Locate the line that contains "for (const mass" in the entries below, then repeat it and every following line through the line that contains "for obj in bpy.context.scene.objects", exactly, and no others.

Entries with model source code
-- BEGIN --

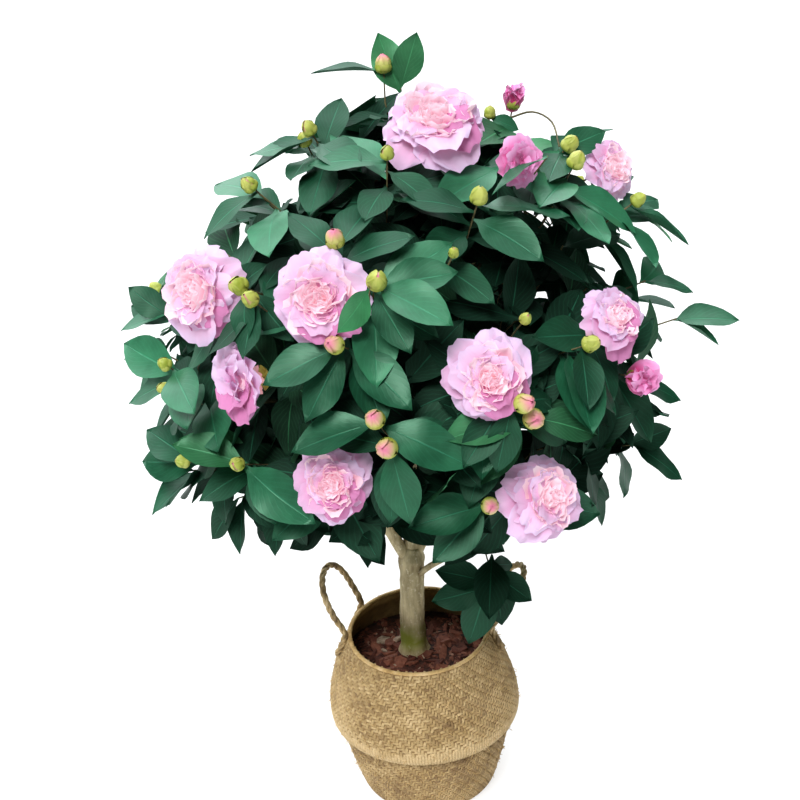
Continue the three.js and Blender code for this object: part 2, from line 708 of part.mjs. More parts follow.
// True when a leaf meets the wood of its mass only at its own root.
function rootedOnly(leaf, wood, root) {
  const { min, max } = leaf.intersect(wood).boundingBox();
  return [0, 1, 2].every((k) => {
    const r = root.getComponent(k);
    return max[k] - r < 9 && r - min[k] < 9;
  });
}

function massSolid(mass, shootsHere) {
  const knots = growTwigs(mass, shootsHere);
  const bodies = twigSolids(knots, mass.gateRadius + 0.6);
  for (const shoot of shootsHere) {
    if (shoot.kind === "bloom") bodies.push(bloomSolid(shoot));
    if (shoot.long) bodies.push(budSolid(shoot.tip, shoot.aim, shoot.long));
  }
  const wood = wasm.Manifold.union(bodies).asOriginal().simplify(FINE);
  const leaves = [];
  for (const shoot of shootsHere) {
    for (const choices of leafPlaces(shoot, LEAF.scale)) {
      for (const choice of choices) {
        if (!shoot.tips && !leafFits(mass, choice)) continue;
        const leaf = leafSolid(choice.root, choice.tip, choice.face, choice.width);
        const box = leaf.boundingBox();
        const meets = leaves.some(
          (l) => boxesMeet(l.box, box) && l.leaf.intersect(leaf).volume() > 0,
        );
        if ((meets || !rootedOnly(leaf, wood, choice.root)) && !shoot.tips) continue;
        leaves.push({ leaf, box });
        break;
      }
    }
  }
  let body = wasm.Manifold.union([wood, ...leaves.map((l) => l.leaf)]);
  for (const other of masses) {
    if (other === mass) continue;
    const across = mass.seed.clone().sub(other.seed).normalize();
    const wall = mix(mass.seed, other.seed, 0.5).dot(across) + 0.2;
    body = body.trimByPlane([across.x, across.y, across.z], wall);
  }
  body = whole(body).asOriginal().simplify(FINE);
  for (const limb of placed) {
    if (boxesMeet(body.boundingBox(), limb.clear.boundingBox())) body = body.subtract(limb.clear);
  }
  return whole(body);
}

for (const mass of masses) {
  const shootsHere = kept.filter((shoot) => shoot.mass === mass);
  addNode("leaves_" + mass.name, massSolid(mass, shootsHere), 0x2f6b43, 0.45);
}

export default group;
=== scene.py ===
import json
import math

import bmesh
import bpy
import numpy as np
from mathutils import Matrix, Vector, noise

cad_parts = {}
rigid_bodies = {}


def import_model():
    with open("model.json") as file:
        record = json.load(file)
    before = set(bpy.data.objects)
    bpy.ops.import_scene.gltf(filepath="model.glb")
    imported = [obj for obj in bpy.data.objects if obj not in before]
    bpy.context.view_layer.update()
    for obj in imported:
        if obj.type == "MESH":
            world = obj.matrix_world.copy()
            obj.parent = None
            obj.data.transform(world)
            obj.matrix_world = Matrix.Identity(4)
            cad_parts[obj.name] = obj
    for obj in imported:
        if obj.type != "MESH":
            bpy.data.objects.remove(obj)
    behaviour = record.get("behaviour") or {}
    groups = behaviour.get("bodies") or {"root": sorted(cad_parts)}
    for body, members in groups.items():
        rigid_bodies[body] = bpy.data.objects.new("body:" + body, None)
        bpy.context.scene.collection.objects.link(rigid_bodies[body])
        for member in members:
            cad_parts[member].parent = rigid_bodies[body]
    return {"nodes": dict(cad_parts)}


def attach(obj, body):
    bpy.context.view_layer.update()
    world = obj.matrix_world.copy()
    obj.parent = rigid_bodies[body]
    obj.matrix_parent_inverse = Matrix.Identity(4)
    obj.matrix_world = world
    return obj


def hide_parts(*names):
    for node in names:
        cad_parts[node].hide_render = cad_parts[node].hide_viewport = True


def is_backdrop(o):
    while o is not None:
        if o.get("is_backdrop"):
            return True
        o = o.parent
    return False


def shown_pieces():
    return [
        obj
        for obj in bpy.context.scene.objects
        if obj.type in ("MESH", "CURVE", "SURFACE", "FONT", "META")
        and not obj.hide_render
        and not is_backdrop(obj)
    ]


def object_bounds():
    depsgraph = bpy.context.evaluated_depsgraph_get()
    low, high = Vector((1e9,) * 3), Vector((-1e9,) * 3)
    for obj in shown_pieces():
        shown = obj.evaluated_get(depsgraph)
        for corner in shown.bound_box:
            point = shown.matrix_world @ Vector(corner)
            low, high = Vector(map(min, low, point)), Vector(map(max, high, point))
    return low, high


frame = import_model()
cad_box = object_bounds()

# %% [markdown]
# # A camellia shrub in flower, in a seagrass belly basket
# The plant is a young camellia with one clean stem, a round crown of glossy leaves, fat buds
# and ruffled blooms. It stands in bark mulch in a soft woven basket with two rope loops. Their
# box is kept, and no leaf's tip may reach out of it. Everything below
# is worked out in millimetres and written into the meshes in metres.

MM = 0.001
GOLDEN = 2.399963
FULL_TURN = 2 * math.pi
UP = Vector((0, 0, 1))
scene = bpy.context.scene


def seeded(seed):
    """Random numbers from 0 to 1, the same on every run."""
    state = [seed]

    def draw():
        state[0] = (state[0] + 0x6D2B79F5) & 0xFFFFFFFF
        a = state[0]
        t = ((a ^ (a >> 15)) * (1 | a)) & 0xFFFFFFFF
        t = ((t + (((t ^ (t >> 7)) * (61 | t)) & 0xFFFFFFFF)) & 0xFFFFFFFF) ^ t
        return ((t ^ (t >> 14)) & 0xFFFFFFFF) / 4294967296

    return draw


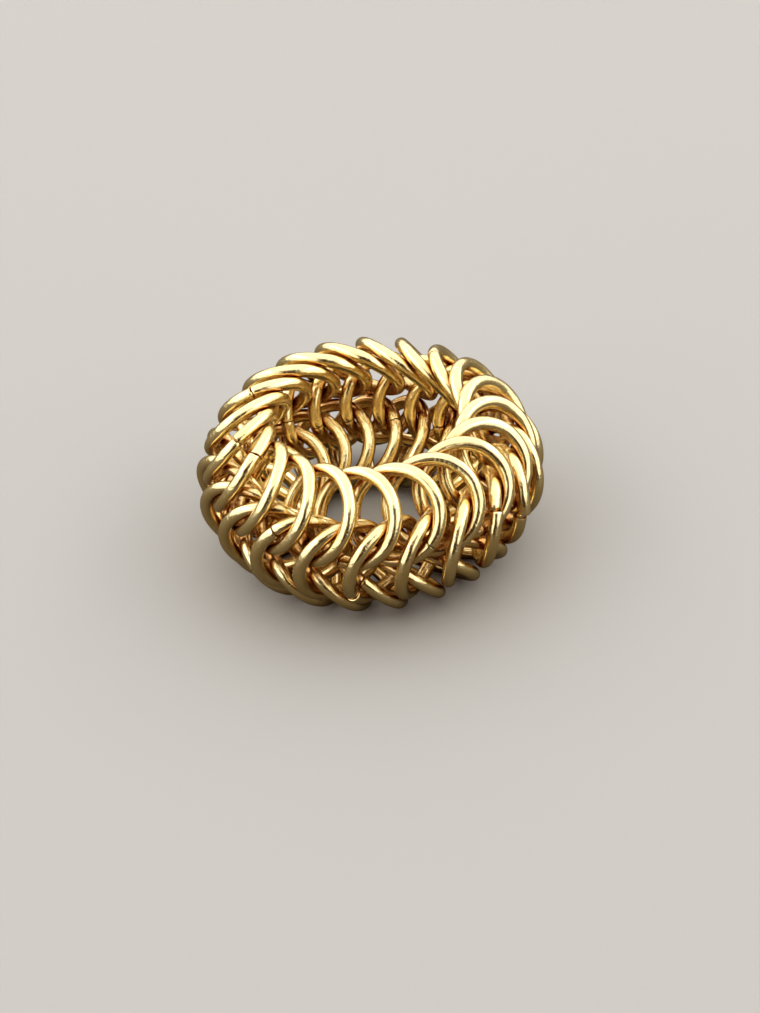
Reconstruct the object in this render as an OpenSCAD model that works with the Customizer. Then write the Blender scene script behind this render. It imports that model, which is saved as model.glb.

-- END --

= Full solution =
for (const mass of masses) {
  const shootsHere = kept.filter((shoot) => shoot.mass === mass);
  addNode("leaves_" + mass.name, massSolid(mass, shootsHere), 0x2f6b43, 0.45);
}

export default group;
=== scene.py ===
import json
import math

import bmesh
import bpy
import numpy as np
from mathutils import Matrix, Vector, noise

cad_parts = {}
rigid_bodies = {}


def import_model():
    with open("model.json") as file:
        record = json.load(file)
    before = set(bpy.data.objects)
    bpy.ops.import_scene.gltf(filepath="model.glb")
    imported = [obj for obj in bpy.data.objects if obj not in before]
    bpy.context.view_layer.update()
    for obj in imported:
        if obj.type == "MESH":
            world = obj.matrix_world.copy()
            obj.parent = None
            obj.data.transform(world)
            obj.matrix_world = Matrix.Identity(4)
            cad_parts[obj.name] = obj
    for obj in imported:
        if obj.type != "MESH":
            bpy.data.objects.remove(obj)
    behaviour = record.get("behaviour") or {}
    groups = behaviour.get("bodies") or {"root": sorted(cad_parts)}
    for body, members in groups.items():
        rigid_bodies[body] = bpy.data.objects.new("body:" + body, None)
        bpy.context.scene.collection.objects.link(rigid_bodies[body])
        for member in members:
            cad_parts[member].parent = rigid_bodies[body]
    return {"nodes": dict(cad_parts)}


def attach(obj, body):
    bpy.context.view_layer.update()
    world = obj.matrix_world.copy()
    obj.parent = rigid_bodies[body]
    obj.matrix_parent_inverse = Matrix.Identity(4)
    obj.matrix_world = world
    return obj


def hide_parts(*names):
    for node in names:
        cad_parts[node].hide_render = cad_parts[node].hide_viewport = True


def is_backdrop(o):
    while o is not None:
        if o.get("is_backdrop"):
            return True
        o = o.parent
    return False


def shown_pieces():
    return [
        obj
        for obj in bpy.context.scene.objects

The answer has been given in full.